Not in the sense of ownership that matters in Rust. The Vec owns the data. A node with an index in it does not own that data. It merely refers to it.

The key here is when you answer the question, "what happens when I screw it up the indices?" And the answer is logic errors or a panic. Neither of those are memory safety issues.

Can you share a program where this results in UB without using `unsafe`?

Please also consider what I was responding to:

> you’re just laundering the unsafe pointer arithmetic behind array indexing

The definition of memory safety is not "code that does not result in UB".
So just to be clear here, the progression is:

"memory safety bugs" -> "for example, UAFs" -> "I don't mean a literal UAF" -> "use array index after free" -> 'memory safety is not "code that does not result in UB"'

I mean, you can define "memory safety" to be whatever you want it to be, but the definition everyone else uses (including Rust) is absolutely connected with undefined behavior.
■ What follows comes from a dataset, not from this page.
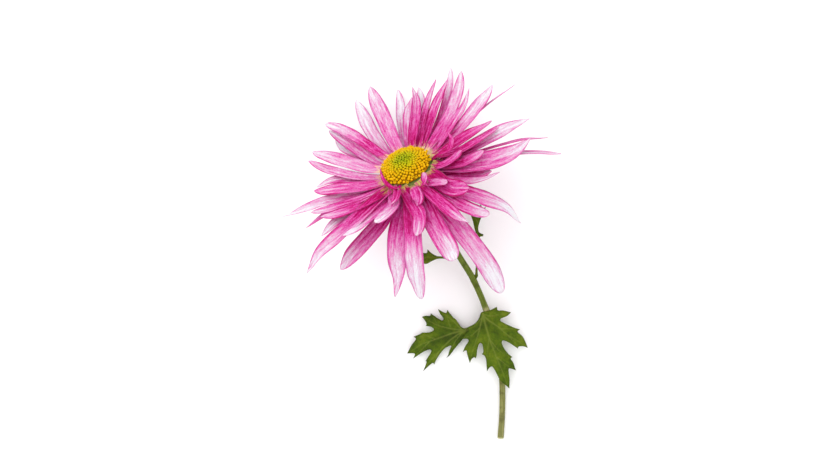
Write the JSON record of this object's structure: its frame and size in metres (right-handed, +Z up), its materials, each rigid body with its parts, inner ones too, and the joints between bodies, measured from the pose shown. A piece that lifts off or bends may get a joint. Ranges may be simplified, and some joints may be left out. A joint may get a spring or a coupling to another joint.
{
  "type": "cut chrysanthemum",
  "caption": "Cut pink daisy-form chrysanthemum lying down: flower head with strap-shaped ray florets round a yellow disc, on a curved stem with lobed leaves.",
  "frame": {"origin": "middle of the bounding box's bottom, on the surface that the flower lies on", "axes": "+Y from the cut end of the stem towards the flower head, +Z up from the surface"},
  "size_m": [0.1114, 0.1548, 0.0622],
  "materials": {
    "stem": "matt green rind with fine lengthwise ribs",
    "disc": "matt, tightly packed yellow disc florets, green at the middle",
    "leaf": "satin dark green with pale veins",
    "floret": "soft satin, pink with paler tips and lengthwise streaks"
  },
  "bodies": {
    "root": {"stem": "stem", "disc_florets": "disc", "leaf_right": "leaf", "leaf_left": "leaf", "upper_leaf_left": "leaf", "upper_leaf_right": "leaf", "ray_floret_01": "floret", "ray_floret_02": "floret", "ray_floret_03": "floret", "ray_floret_04": "floret", "ray_floret_05": "floret", "ray_floret_06": "floret", "ray_floret_07": "floret", "ray_floret_08": "floret", "ray_floret_09": "floret", "ray_floret_10": "floret", "ray_floret_11": "floret", "ray_floret_12": "floret", "ray_floret_13": "floret", "ray_floret_14": "floret", "ray_floret_15": "floret", "ray_floret_16": "floret", "ray_floret_17": "floret", "ray_floret_18": "floret", "ray_floret_19": "floret", "ray_floret_20": "floret", "ray_floret_21": "floret", "ray_floret_22": "floret", "ray_floret_23": "floret", "ray_floret_24": "floret", "ray_floret_25": "floret", "ray_floret_26": "floret", "ray_floret_27": "floret", "ray_floret_28": "floret", "ray_floret_29": "floret", "ray_floret_30": "floret", "ray_floret_31": "floret", "ray_floret_32": "floret", "ray_floret_33": "floret", "ray_floret_34": "floret", "ray_floret_35": "floret", "ray_floret_36": "floret", "ray_floret_37": "floret", "ray_floret_38": "floret", "ray_floret_39": "floret", "ray_floret_40": "floret", "ray_floret_41": "floret", "ray_floret_42": "floret", "ray_floret_43": "floret", "ray_floret_44": "floret", "ray_floret_45": "floret", "ray_floret_46": "floret", "ray_floret_47": "floret", "ray_floret_48": "floret", "ray_floret_49": "floret", "ray_floret_50": "floret", "ray_floret_51": "floret", "ray_floret_52": "floret", "ray_floret_53": "floret", "ray_floret_54": "floret"}
  },
  "joints": []
}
More than that, the entire context of this thread assumes that definition. Rust certainly does. And if you are going to use a different definition than everyone else, at least have the courtesy to provide it.

If people used your definition, then it would be wrong to, for example, say that "Java is a memory safe programming language." But that is, as far as I know, widely regarded to be a true statement.
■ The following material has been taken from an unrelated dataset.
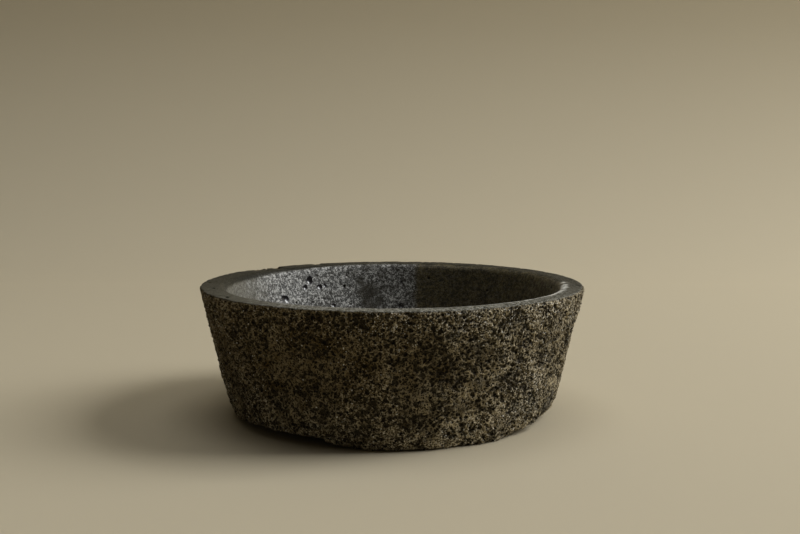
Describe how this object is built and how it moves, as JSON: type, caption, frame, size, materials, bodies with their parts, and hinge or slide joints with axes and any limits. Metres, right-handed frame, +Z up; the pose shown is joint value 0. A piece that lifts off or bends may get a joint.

This sort of disagreement is profoundly irritating, because I made it exceptionally clear what I meant from the get-go. All you had to do was respond and say, "oh, it sounds like we are just using different definitions of the term 'memory safety.' if we use your definition, I agree with what you said."

It is the definition of memory safety that Rust uses.

It would be easier to discuss whatever non-UB failure modes you have in mind, in the context of Rust, if you used a different term.

Maybe not, but it's also not whatever unconventional definition you've come up with here.